The Supplement (see Höfler et al., 2024) describes the implementation and use of ViSe. It provides further examples to illustrate the specification of the bias quantities.
Discussion
We outlined how to derive confirmation thresholds that cannot be explained by unconsidered confounders. This overcomes the common practice of only testing if an association exceeds 0. We also provided visual guidance on how to determine the necessary quantities: the effects of a common predisposition on both the factor and the outcome. Initially, when visual bias assessment is new to many researchers, solid examples are essential for training.

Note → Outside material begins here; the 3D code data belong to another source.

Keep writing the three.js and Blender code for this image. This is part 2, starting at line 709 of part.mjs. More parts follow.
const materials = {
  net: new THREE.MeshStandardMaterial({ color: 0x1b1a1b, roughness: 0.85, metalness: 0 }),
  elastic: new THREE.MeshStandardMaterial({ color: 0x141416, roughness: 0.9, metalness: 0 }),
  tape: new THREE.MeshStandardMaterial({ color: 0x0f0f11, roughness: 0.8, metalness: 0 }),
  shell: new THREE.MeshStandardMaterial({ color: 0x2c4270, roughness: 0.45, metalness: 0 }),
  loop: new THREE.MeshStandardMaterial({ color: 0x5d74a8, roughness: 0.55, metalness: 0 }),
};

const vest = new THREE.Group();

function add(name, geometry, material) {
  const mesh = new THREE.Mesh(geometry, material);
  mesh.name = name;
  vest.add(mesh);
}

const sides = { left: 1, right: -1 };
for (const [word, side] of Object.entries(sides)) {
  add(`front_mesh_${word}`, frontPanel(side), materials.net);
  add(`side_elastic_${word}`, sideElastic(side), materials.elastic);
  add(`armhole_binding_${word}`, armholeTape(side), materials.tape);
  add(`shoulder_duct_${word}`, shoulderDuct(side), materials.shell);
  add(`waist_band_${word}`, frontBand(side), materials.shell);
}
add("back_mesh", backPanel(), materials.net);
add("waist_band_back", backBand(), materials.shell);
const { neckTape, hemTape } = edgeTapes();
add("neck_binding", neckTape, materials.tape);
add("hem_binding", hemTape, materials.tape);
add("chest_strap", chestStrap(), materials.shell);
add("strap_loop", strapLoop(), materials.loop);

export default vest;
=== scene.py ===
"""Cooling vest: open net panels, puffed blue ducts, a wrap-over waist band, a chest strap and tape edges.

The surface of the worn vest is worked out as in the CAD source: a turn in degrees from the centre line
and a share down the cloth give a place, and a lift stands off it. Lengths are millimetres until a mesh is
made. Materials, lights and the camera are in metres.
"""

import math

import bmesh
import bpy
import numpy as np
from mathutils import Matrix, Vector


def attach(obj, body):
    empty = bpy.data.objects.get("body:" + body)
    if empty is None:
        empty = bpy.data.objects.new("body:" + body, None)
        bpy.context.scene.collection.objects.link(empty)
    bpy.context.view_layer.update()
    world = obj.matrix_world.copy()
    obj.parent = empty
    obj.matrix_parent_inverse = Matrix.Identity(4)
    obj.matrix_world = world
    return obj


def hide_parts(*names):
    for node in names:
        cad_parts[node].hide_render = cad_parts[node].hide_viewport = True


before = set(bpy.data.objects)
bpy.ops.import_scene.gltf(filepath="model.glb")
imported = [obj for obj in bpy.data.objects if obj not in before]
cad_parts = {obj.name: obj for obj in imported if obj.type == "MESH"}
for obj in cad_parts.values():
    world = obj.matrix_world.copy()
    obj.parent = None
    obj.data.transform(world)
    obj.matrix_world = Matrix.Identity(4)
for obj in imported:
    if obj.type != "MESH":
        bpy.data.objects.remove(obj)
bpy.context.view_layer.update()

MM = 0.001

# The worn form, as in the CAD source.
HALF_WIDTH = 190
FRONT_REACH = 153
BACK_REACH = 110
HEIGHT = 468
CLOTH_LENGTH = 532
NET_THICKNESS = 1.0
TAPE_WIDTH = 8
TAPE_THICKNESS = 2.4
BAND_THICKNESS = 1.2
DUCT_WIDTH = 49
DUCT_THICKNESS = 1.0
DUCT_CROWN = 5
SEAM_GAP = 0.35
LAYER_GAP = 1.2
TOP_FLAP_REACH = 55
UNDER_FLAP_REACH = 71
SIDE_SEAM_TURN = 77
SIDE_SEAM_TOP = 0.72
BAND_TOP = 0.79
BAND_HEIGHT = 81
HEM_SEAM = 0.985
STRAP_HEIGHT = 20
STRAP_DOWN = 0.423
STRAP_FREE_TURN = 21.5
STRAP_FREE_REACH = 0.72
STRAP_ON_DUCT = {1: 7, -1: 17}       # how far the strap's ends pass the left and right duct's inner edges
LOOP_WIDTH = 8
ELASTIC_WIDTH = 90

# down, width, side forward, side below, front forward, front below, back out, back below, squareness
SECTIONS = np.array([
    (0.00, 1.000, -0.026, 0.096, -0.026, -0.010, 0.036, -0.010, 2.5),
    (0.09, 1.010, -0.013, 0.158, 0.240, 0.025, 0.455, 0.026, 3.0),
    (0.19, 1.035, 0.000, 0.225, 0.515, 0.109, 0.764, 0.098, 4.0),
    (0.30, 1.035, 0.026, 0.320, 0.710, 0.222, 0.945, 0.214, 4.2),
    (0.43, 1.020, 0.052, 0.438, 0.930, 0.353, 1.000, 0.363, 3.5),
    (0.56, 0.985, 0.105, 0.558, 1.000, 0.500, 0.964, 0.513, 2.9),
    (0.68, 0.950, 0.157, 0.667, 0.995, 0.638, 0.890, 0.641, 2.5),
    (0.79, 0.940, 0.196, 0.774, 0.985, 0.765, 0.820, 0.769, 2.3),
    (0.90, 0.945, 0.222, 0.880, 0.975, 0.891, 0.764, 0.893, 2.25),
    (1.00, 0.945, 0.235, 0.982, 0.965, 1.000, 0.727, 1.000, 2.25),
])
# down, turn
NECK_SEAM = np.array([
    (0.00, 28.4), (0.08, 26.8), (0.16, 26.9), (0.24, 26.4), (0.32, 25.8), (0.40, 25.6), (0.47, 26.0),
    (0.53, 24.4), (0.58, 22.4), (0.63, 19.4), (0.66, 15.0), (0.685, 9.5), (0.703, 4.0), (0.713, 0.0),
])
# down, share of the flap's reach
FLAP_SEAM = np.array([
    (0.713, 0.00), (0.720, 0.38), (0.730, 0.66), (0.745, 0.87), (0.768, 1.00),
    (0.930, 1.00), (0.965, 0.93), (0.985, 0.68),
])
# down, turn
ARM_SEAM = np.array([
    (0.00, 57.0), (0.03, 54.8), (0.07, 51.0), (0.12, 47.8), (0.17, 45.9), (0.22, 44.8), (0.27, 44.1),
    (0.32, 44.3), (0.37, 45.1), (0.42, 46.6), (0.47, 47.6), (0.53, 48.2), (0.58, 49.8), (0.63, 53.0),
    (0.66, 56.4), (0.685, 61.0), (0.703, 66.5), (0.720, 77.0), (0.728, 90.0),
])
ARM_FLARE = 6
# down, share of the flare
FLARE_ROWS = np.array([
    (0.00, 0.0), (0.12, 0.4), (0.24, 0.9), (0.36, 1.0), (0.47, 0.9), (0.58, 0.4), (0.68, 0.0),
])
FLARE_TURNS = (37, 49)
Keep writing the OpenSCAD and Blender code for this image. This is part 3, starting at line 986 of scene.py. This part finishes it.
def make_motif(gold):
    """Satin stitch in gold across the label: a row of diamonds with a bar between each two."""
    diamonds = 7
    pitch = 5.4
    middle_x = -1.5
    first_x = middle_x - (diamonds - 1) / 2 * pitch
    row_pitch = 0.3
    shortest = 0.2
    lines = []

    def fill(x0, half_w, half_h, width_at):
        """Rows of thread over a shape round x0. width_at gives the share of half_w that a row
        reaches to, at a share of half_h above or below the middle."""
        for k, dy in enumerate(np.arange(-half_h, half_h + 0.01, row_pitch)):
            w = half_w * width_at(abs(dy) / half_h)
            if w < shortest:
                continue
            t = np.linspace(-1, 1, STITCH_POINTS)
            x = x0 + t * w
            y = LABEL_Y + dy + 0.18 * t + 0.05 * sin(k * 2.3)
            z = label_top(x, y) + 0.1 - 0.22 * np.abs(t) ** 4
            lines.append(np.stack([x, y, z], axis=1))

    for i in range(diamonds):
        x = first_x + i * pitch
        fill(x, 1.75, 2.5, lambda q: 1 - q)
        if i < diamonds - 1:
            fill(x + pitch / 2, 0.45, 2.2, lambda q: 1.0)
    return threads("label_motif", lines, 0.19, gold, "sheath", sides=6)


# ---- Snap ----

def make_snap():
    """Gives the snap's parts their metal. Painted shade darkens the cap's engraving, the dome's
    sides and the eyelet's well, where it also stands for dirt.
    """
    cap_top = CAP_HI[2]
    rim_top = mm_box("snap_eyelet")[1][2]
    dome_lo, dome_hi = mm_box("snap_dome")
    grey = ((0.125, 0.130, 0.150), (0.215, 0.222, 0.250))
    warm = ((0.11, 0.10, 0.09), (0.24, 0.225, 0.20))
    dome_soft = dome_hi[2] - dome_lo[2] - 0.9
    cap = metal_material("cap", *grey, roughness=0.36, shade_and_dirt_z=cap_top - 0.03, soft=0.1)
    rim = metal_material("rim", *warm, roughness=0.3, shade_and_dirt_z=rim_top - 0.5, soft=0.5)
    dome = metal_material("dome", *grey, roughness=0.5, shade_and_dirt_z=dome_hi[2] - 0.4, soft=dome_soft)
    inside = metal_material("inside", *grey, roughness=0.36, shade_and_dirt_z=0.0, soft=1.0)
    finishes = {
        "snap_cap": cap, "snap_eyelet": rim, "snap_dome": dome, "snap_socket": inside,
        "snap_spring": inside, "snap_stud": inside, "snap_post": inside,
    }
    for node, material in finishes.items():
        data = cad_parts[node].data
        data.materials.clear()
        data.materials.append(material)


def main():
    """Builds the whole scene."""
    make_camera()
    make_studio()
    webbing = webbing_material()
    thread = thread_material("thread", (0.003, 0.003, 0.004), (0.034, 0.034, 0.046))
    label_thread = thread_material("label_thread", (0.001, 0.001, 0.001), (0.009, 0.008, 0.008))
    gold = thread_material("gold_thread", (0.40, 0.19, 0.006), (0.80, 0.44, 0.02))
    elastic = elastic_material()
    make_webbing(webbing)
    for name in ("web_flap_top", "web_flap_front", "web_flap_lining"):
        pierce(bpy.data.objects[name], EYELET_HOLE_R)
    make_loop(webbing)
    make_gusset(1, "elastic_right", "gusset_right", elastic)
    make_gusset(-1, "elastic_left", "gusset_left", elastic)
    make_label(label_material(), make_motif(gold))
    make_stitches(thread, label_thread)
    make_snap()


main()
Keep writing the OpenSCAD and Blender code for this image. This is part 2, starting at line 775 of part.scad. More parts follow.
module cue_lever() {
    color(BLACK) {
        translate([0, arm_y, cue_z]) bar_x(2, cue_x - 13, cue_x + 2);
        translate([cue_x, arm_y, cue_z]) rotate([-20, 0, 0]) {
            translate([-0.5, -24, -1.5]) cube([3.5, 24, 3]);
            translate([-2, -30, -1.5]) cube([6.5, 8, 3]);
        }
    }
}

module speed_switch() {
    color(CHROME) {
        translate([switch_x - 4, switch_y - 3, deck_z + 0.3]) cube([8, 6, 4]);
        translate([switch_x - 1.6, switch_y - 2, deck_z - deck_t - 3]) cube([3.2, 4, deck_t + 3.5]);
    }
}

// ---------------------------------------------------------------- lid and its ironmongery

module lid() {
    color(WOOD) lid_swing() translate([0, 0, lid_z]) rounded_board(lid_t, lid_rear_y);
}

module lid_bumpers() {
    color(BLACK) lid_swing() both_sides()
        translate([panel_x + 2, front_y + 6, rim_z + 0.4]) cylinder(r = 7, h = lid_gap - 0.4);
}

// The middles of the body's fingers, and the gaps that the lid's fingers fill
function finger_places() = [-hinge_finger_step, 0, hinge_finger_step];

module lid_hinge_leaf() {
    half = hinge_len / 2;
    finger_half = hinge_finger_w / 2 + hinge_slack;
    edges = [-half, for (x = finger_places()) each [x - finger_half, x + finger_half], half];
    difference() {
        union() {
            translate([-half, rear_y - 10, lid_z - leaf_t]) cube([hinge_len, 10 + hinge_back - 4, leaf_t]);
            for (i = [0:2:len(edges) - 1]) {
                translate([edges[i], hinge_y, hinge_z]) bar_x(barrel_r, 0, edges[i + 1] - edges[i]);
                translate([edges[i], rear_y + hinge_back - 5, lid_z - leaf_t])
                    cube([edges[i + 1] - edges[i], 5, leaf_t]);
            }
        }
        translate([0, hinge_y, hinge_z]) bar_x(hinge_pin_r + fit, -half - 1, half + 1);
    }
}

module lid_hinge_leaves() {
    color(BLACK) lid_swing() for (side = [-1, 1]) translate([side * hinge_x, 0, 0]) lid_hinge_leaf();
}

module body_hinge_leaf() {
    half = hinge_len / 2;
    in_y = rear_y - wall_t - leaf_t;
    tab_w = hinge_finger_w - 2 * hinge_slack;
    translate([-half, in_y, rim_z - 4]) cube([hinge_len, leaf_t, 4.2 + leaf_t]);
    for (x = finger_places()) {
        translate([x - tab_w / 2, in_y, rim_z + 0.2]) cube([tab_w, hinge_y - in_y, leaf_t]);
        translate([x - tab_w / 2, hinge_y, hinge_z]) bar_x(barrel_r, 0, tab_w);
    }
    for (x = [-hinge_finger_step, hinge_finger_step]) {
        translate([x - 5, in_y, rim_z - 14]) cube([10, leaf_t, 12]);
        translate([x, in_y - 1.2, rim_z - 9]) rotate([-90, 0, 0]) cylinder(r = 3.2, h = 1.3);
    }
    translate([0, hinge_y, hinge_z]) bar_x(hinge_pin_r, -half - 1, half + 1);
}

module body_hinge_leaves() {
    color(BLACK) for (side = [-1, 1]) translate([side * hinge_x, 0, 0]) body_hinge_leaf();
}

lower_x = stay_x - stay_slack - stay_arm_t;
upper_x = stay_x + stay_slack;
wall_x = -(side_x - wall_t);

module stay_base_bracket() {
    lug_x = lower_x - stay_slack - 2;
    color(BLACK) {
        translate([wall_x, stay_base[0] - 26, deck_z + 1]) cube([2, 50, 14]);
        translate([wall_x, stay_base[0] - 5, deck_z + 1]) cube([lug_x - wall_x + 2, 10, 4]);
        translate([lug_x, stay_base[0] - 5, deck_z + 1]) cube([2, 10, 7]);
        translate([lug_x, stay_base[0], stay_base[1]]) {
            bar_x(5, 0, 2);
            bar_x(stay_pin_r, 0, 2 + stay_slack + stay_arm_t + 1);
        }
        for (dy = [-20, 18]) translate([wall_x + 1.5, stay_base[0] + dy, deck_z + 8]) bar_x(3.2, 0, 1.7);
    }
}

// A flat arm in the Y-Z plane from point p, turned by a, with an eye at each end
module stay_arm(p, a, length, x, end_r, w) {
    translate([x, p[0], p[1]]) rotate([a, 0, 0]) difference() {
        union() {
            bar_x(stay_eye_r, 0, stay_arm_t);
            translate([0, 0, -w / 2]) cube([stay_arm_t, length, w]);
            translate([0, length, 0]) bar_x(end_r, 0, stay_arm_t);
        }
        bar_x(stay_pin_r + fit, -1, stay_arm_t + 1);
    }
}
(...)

Such examples can serve as anchors for specifying the two quantities and their product (extent of bias). To train their usage, general examples from previous causal (meta-)analyses (Mathur & VanderWeele, 2022) and specific cases where a causal effect is well understood should help. Well-understood examples enable empirical investigation into the most effective specification of the quantities, and which of the convertible effect sizes work best for this. An interesting application for better thresholds to suggest causality is network analysis to identify causal structures (Glymour et al., 2019). In their algorithms, the usual association threshold of 0 can be replaced by a defensible choice.
The proposed method for specifying bias quantities and graphically assessing their impact on causal inference has focused on binary factors, interval-scaled outcomes and the effect size d. Possible extensions include:
Explicit assessment of effect sizes for non-standardised or binary outcomes and interval-scaled factors (rather than crude conversion into d).
Generative Models that include other sources of bias, such as selection processes (Deffner et al., 2022) and measurement error (Fox et al., 2021), and jointly address multiple bias (Greenland, 2005). Together with quantitative assumptions, this would open the door for confirmation thresholds in more complex situations, which might turn out to be larger or smaller.
Note that selection can be partially addressed within the framework provided here. This holds if selection is related to the factor, but not to the outcome—beyond considered and unconsidered confounding factors. By studying a selective, homogeneous population, the relations of unconsidered confounders with factor and outcome (dXU and corrUY ) are expected to be larger, since homogeneity means smaller SDs in their denominators. Thus, the confirmation threshold must be set higher.
By initially focusing on a specific type of bias, namely confounding, we aim for our work to contribute to the establishment of stricter and more defensible confirmation thresholds in psychology and other disciplines (Höfler et al., 2022). Our basic approach involves specifying and multiplying only two quantities, a process that can be performed across scales and is supported by straightforward visual evaluation.